Sunak seems to have bought into this vision, although it bears little resemblance to reality.

The Labour Party has argued strongly for a windfall tax — the shadow chancellor, Rachel Reeves, in her response to the Spring Statement today, has condemned Sunak’s failure to introduce one — and many economists have agreed. Even John Brown, who was chief executive of BP from 1995 to 2007, said this week: “It’s always a fine balance between how much do you let the rent owner have, and how much do you take for the nation. So when it’s outrageous and stays there, I think it’s not unreasonable to expect the nation to take a bigger portion of the rent for the Treasury.”

UK oil and gas companies currently pay total corporation tax on their profits of 40 per cent, double what companies pay in other sectors, but still much lower than they paid in the past. In 2015, the corporate tax rate for North Sea operators was above 80 per cent. But these figures also mask a range of tax reliefs for investment and decommissioning that often amount to subsidy, as Michael Jacobs, a professor at the University of Sheffield, highlights. “Most UK oil and gas companies have barely paid any tax over the last five years — 19 North Sea oil and gas companies, including BP and Shell, have actually been net recipients of taxpayers’ money,” writes Jacobs. “These rebates have made the UK tax regime one of the most generous in the world.”

As Nick Ferris wrote recently in the New Statesman, this state of affairs is diametrically opposed to that in Norway, where all profits made from oil and gas extraction are subject to a 78 per cent windfall tax. The money raised goes directly to the country’s sovereign wealth fund and, hence, its citizens. From 1990 to 2017, the UK government collected £181bn in revenues from oil. If its tax rate on extraction had been the same as Norway’s, the UK would have made an estimated £437bn.

At the same time, data shows that since 2010, Royal Dutch Shell and BP have together spent £147.2bn on stock buybacks and dividends — compared to a FTSE 100 average of £10.8bn over the same period. This amount is seven times more than the £20bn required to keep households’ energy bills to their current level during this period of elevated wholesale energy prices, according to the think tank Common Wealth.

Mathew Lawrence, the director of Common Wealth, describes a windfall tax on these “extraordinary profits” as “fair, effective and urgently needed”. Helen Miller of the Institute for Fiscal Studies, another UK think tank, says such a tax “can be an extremely efficient way of raising revenue,” but insists that certain conditions need to be in place for this to be the case. In particular, the Chancellor would need to make it clear this is a one-off measure being used in exceptional times.

“A tax only makes sense if it is temporary and used to help the most vulnerable survive high energy prices,” agrees Arjun Flora from the Institute for Energy Economics and Financial Analysis. “It is a political move to demonstrate action, rather than a deep commitment to reduce household bills for good, such as by improving energy efficiency, expanding renewable power and heat generation and cutting the UK’s dependence on gas.”

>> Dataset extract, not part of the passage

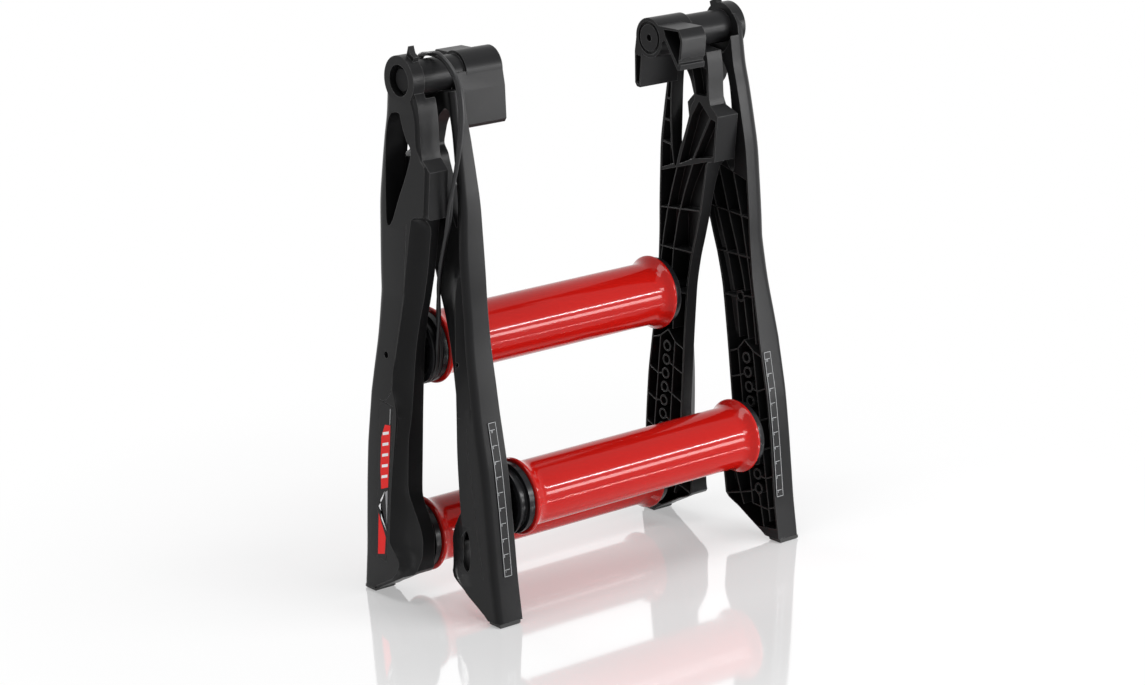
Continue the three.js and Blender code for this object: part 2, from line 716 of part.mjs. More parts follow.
function bearing(side, along) {
  const start = endPlace(side) + bearingStart;
  const end = start + bearingWidth;
  const bore = axleRadius + gap;
  const profile = [
    [bore, start],
    [bearingRadius, start],
    [bearingRadius, end],
    [bearingRadius - bearingRaceWidth, end],
    [bearingRadius - bearingRaceWidth, end - bearingShieldDepth],
    [bore + bearingRaceWidth, end - bearingShieldDepth],
    [bore + bearingRaceWidth, end],
    [bore, end],
  ];
  return lathed(side, profile, 12).translate([0, -socketOffset, -along]);
}

function spacer(side, along) {
  const from = endPlace(side) + bearingStart + bearingWidth + gap;
  const to = endPlace(side) + drumEndSpace - gap;
  return tube(side, axleRadius + gap, spacerRadius, from, to, socketOffset, along, 12);
}

// Axles end in the sockets; the one in the high sockets is drilled for the screws that tie the arms.
function axle(along) {
  const start = -(innerArmFace + socketDepth - gap);
  const end = outerArmFace + socketDepth - gap;
  let solid = rod(1, axleRadius, start, end, socketOffset, along, 16);
  if (along === highSocket) {
    const bore = tieScrewRadius + gap;
    const lowEnd = start + tieScrewGrip + gap;
    const highEnd = end - tieScrewGrip - gap;
    solid = solid.subtract(rod(1, bore, start - bladeOverrun, lowEnd, socketOffset, along, 12));
    solid = solid.subtract(rod(1, bore, highEnd, end + bladeOverrun, socketOffset, along, 12));
  }
  return solid;
}

function tieScrew(side) {
  const face = side < 0 ? innerArmFace : outerArmFace;
  const headLow = face + socketDepth + armWall + gap;
  const tip = face + socketDepth - tieScrewGrip;
  const headHigh = headLow + tieScrewHeadHeight;
  return screw(
    side,
    headHigh,
    headLow,
    tip,
    tieScrewHeadRadius,
    tieScrewRadius,
    socketOffset,
    highSocket,
  );
}

// Rubber toes

function toePad(side) {
  const face = side < 0 ? innerArmFace : outerArmFace;
  const outward = armDepth * toePadOuterShare;
  const inward = armDepth * toePadInnerShare;
  const ring = (drop, inset) => {
    const level = (edge) => toeReach + toeSlant * edge + drop / Math.cos(restLean);
    const [near, far] = [face + padInset + inset, face + armThickness - padInset - inset];
    const [low, high] = [inward + inset, outward - inset];
    return [
      [near, low, level(low)],
      [near, high, level(high)],
      [far, high, level(high)],
      [far, low, level(low)],
    ];
  };
  const end = gap + toePadThickness;
  return loft(side, [ring(gap, 0), ring(end - padChamfer, 0), ring(end, padChamfer)]);
}

// Ruler on the outward face, for choosing the front drum's socket, and the side panels.
// The ruler bends with the arm's edge.

function ruler(side) {
  const face = side < 0 ? innerArmFace : outerArmFace;
  const start = firstSocket - rulerMargin;
  const end = lastSocket + rulerMargin;
  const bends = outwardEdgeShares.map((row) => row[0] * armLength);
  const places = [start, ...bends.filter((along) => along > start && along < end), end];
  const seat = places.map((along) => [outwardEdge(along) + gap, along]);
  const top = places.map((along) => [outwardEdge(along) + gap + plateThickness, along]);
  const middle = face + (side < 0 ? innerRulerPlace : outerRulerPlace);
  return prism(side, [...seat, ...top.reverse()], middle - rulerWidth / 2, middle + rulerWidth / 2);
}

function panelOutline(grow) {
  const outwardSigns = [-1, 1, 1, -1];
  const alongSigns = [-1, -1, 1, 1];
  return panelShares.map(([edge, along], i) => [
    edge * armDepth + outwardSigns[i] * grow,
    along * armLength + alongSigns[i] * grow,
  ]);
}

function sidePanel(side) {
  const seat = outerArmFace + armThickness - panelRecess + gap;
  return prism(side, panelOutline(0), seat, seat + plateThickness);
}

// One frame, built hanging from the hinge line: its inner arm on -X and its outer arm on +X.
// The side given as left is the one that ends up on -X in the finished rollers.

function frame(name, leftSide, drums) {
  const sideName = (side) => (side === leftSide ? 'left' : 'right');
  const group = new THREE.Group();
  group.name = `${name}_frame`;
  group.add(piece(`${name}_arm_${sideName(-1)}`, innerArm(-1), plastic));
  group.add(piece(`${name}_arm_${sideName(1)}`, outerArm(1), plastic));
  group.add(piece(`hinge_pin_${sideName(-1)}`, hingePin(-1), blackSteel));
  group.add(piece(`hinge_washer_${sideName(-1)}`, hingeWasher(-1), blackSteel));
  group.add(piece(`hinge_screw_${sideName(-1)}`, hingeScrew(-1), blackSteel));
  group.add(piece(`side_panel_${sideName(1)}`, sidePanel(1), panelGrey));
  for (const side of [-1, 1]) group.add(piece(`${name}_toe_pad_${sideName(side)}`, toePad(side), rubber));
  for (const [drumName, along] of drums) group.add(...drumPieces(drumName, along, leftSide));
  return group;
}

function drumPieces(name, along, pulleySide) {
  const pieces = [
    piece(`${name}_drum`, drum(along), drumRed),
    piece(`${name}_axle`, axle(along), steel),
  ];
  for (const side of [-1, 1]) {
    const isPulley = side === pulleySide;
    const sideName = isPulley ? 'left' : 'right';
    const capName = isPulley ? `${name}_pulley` : `${name}_end_cap`;
    pieces.push(piece(capName, cap(side, along, isPulley), capBlack));
    pieces.push(piece(`${name}_bearing_${sideName}`, bearing(side, along), steel));
    pieces.push(piece(`${name}_spacer_${sideName}`, spacer(side, along), steel));
    if (along === highSocket) pieces.push(piece(`tie_screw_${sideName}`, tieScrew(side), steel));
  }
  return pieces;
}

// Drive belt. Each row is [towards the rear, up] from the hinge line, then the lane of the pulley
// groove: 1 is the outer lane and -1 the inner one. The two turns change lanes behind the neck, and
// in front of it they lie further out, where they pass the outer side of the front arm.

const beltRoute = [
  [-4, -306, 1], [0, -332, 1], [4, -354, 1], [7.5, -374, 1], [17, -388, 1], [31.5, -397.8, 1],
  [48.5, -401.2, 1], [65.5, -397.8, 1], [80, -388, 1], [89.8, -373, 1], [93, -355, 1], [90, -298, 1],
  [80, -228, 0.6], [71, -158, 0], [64.5, -107, -0.4], [54, -70, -0.8], [43, -38, -1], [30, -8, -1],
  [25, 10.5, -1], [14, 24, -1], [-5, 26, -1], [-26, 22, -1], [-42, 12, -0.6], [-56, -3, 0],
  [-65, -26, 0.9], [-68, -52, 1.9], [-67, -80, 2.9], [-62, -110, 3.7], [-54, -142, 4.1],
  [-48, -172, 4], [-34, -204, 3.6], [-17, -240, 2.2], [-3, -272, 0.3], [5, -296, -0.8],
  [7, -316, -1], [4, -335, -1], [4, -356, -1], [7.8, -373.6, -1], [17.3, -388, -1],
  [31.5, -397.8, -1], [48.5, -401.2, -1], [65.5, -397.8, -1], [80, -388, -1], [89.8, -373, -1],
  [93, -355, -1], [88, -296, -1], [74, -228, -0.6], [64, -158, 0], [57.5, -107, 0.4],
  [48, -70, 0.8], [39, -36, 1], [29.5, -6, 1], [25, 10.5, 1], [14, 24, 1], [-3, 28, 1], [-24, 31, 1],
  [-42, 24, 1.3], [-60, 12, 1.8], [-73, -8, 2.4], [-79, -36, 3.2], [-79, -62, 4.2], [-75, -90, 5.2],
  [-67, -122, 6], [-57, -152, 6.4], [-48, -186, 6.2], [-29, -226, 4.6], [-12, -262, 2.6],
  [-6, -288, 1.4],
];

function beltPath() {
  const groove = drumEnd + pulleyGrooveCentre;
  const lane = (beltDiameter + beltLaneGap) / 2;
  const points = beltRoute.map(([rearward, up, share]) => (
    new THREE.Vector3(-groove - lane * share, rearward, pivotHeight + up)
  ));
  return new THREE.CatmullRomCurve3(points, true, 'centripetal');
}

function driveBelt() {
  const path = beltPath();
  const rings = beltRoute.length;
  const across = new THREE.Vector3(1, 0, 0);
  const points = [];
  const triangles = [];
  for (let r = 0; r < rings; r += 1) {
    const centre = path.getPoint(r / rings);
    const tangent = path.getTangent(r / rings);
    const first = across.clone().addScaledVector(tangent, -across.dot(tangent)).normalize();
    const second = tangent.clone().cross(first);
    for (let i = 0; i < beltSides; i += 1) {
      const angle = (i / beltSides) * Math.PI * 2;
      const point = centre.clone();
      point.addScaledVector(first, Math.cos(angle) * beltDiameter / 2);
      point.addScaledVector(second, Math.sin(angle) * beltDiameter / 2);
      points.push(...point.toArray());
    }
  }
  for (let r = 0; r < rings; r += 1) {
    const next = (r + 1) % rings;
    for (let i = 0; i < beltSides; i += 1) {
      const side = (i + 1) % beltSides;
      const [a, b] = [r * beltSides + i, r * beltSides + side];
      const [c, d] = [next * beltSides + side, next * beltSides + i];
      triangles.push(a, b, c, a, c, d);
    }
  }
  const geometry = new THREE.BufferGeometry();
  geometry.setAttribute('position', new THREE.Float32BufferAttribute(points, 3));
  geometry.setIndex(triangles);
  printBeltFacts(path);
  return solidFrom(geometry);
}

// Least distance of the belt to itself, on points that lie further apart along it than a half turn
// of the neck, and its length.
function printBeltFacts(path) {
  const samples = beltRoute.length * samplesPerRow;
  const points = path.getPoints(samples).slice(0, samples);
  const length = path.getLength();
  const apart = Math.ceil((samples * neckRadius * Math.PI) / length);
  let least = Infinity;
  for (let i = 0; i < samples; i += 1) {
    for (let j = i + apart; j < samples; j += 1) {
      const between = Math.min(j - i, samples - j + i);
      if (between >= apart) least = Math.min(least, points[i].distanceTo(points[j]));
    }
  }
  const clear = least - beltDiameter;
  console.log(`belt: ${length.toFixed(0)} mm long, least gap to itself ${clear.toFixed(2)} mm`);
}

const frontFrame = frame('front', -1, [['front', firstSocket + socketPitch * frontSocketCount]]);
const front = new THREE.Group();
frontFrame.add(piece('front_ruler_left', ruler(-1), rulerBlack));
frontFrame.add(piece('front_ruler_right', ruler(1), rulerBlack));
frontFrame.rotation.x = -restLean;
frontFrame.position.z = pivotHeight;
front.add(frontFrame);

const rearFrame = frame('rear', 1, [
  ['rear_upper', highSocket],
  ['rear_lower', firstSocket + socketPitch * lowSocketCount],
]);
const rear = new THREE.Group();
rearFrame.rotation.x = -restLean;
rearFrame.position.z = pivotHeight;
rear.add(rearFrame);
rear.rotation.z = Math.PI;

const rollers = new THREE.Group();
rollers.name = 'bike_rollers';
rollers.add(front);
rollers.add(rear);
rollers.add(piece('drive_belt', driveBelt(), beltBlack));

// The origin lies below the middle of the whole.
const whole = new THREE.Box3().setFromObject(rollers);
const middle = whole.getCenter(new THREE.Vector3());
rollers.position.y = -middle.y;
console.log(`hinge line at y ${(-middle.y).toFixed(3)} mm, z ${pivotHeight.toFixed(3)} mm`);

export default rollers;
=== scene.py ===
import json
import math

import bmesh
import bpy
from mathutils import Matrix, Vector


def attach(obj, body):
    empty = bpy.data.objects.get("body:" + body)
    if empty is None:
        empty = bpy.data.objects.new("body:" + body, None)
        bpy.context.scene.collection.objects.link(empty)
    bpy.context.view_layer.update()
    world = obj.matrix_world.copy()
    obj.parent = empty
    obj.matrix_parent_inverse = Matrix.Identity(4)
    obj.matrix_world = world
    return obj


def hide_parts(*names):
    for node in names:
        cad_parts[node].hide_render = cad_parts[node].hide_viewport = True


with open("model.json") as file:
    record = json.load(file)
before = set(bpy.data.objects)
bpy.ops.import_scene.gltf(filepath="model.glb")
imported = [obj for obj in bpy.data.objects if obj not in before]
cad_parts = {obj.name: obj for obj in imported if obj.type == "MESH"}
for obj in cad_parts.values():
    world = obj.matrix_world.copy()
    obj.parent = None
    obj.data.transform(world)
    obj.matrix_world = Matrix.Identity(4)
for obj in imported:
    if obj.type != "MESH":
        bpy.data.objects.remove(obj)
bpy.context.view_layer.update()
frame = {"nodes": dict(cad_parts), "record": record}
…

Dustin Benton from the Green Alliance, says that these goals amount to the same thing. “We know how to solve the cost-of-living crisis and deprive the Kremlin of funds for its war: pay for insulation and heat pumps… The fairest means of raising the revenue would be a windfall tax on extraordinary fossil fuel profits.”

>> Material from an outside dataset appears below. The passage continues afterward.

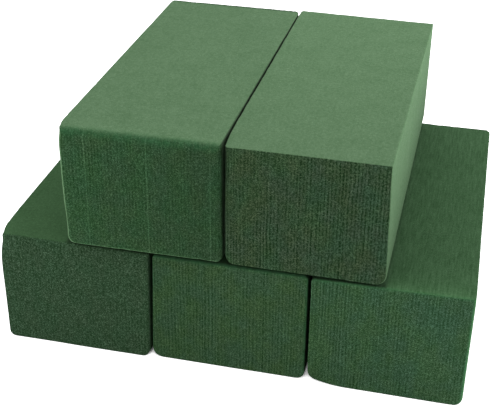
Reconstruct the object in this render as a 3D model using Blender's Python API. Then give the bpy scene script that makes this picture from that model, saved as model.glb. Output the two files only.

The danger is that these cash-rich companies, when spared higher taxes, could instead invest in the energy sources that have kept Vladimir Putin in power. “More oil and gas drilling will do nothing to bring down energy bills for households and will only exacerbate the climate crisis,” says Ed Matthew from the climate think tank E3G. “This kind of short-term thinking risks taking us out of the frying pan and into the fire.”

Elsewhere, the EU is likely this week to give the go-ahead to member states that want to “exceptionally” introduce tax measures on energy companies. Likewise, a proposal by the US senator, Elizabeth Warren, and other US legislators on a tax on the profits of American oil majors is making its way through the House of Representatives.

Given all this, few beyond the fossil fuels industry and the Conservative Party are likely to cheer Sunak’s failure to impose a windfall tax on North Sea oil and gas companies. Such a move would have been “widely applauded,” believes Jacobs.